Kindly provide your support and guidance on the same.

nocturnalastro commented 2 years ago

It looks like you have get_release_images set to false. https://github.com/redhat-partner-solutions/crucible/blob/main/roles/get_image_hash/tasks/main.yml#L68

This means that you should rename the variables in your inventory https://github.com/redhat-partner-solutions/crucible/blob/main/roles/get_image_hash/tasks/main.yml#L101-L102

poojagupta1418 commented 2 years ago

Hi @nocturnalastro thanks for the update You are suggesting the above container failure issue is due to that parameter(get_release_images) or anything else as we have already configure inventory according to playbook and moving ahead but currently facing an issue with container as per previous comment

nocturnalastro commented 2 years ago

The issue with the pod is likely a malformed configmap or lack of one completely given that the template failed.
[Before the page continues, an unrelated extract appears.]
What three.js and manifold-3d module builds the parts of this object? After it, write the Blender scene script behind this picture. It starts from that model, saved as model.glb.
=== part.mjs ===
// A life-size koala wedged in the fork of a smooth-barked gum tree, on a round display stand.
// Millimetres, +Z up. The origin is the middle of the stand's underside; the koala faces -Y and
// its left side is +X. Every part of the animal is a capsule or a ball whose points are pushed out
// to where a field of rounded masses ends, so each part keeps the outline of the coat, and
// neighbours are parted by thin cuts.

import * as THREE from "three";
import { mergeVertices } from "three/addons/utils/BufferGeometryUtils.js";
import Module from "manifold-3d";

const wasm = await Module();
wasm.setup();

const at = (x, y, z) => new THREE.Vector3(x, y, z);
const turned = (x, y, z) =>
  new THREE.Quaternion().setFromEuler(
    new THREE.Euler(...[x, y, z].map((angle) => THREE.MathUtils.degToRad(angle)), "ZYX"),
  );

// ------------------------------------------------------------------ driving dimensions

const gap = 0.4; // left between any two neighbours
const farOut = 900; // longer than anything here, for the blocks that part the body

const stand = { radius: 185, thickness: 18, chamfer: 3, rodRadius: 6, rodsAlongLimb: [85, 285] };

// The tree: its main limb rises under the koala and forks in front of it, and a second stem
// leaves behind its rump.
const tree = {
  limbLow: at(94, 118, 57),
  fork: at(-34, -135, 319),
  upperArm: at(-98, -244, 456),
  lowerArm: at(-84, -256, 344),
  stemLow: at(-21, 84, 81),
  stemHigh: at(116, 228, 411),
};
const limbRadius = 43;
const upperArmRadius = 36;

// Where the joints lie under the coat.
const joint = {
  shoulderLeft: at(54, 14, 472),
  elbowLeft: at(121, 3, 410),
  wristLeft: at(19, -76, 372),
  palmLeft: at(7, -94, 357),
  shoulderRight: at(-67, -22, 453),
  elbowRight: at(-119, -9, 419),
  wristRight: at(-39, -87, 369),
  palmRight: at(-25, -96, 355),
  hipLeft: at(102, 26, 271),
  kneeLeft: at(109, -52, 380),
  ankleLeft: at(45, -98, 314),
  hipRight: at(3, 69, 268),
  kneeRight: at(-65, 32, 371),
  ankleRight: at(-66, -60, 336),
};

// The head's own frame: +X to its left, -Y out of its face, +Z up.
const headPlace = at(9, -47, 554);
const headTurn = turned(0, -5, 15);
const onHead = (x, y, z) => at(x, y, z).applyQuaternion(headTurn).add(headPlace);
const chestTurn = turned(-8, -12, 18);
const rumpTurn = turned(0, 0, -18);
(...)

The issue with the template is because you have get_release_images: False the renaming of the variables which happens in the second link isn't happening. You will need to to that manually in the inventory. so will want something like assisted_installer_os_images: "{{ os_images }}" and assisted_installer_release_images: "{{ release_images }}" in your inventory.

nocturnalastro commented 1 year ago

@poojagupta1418 I assume since my last message was 27 days ago that this issue is closed, feel free to re-open or open a new issue if it is not.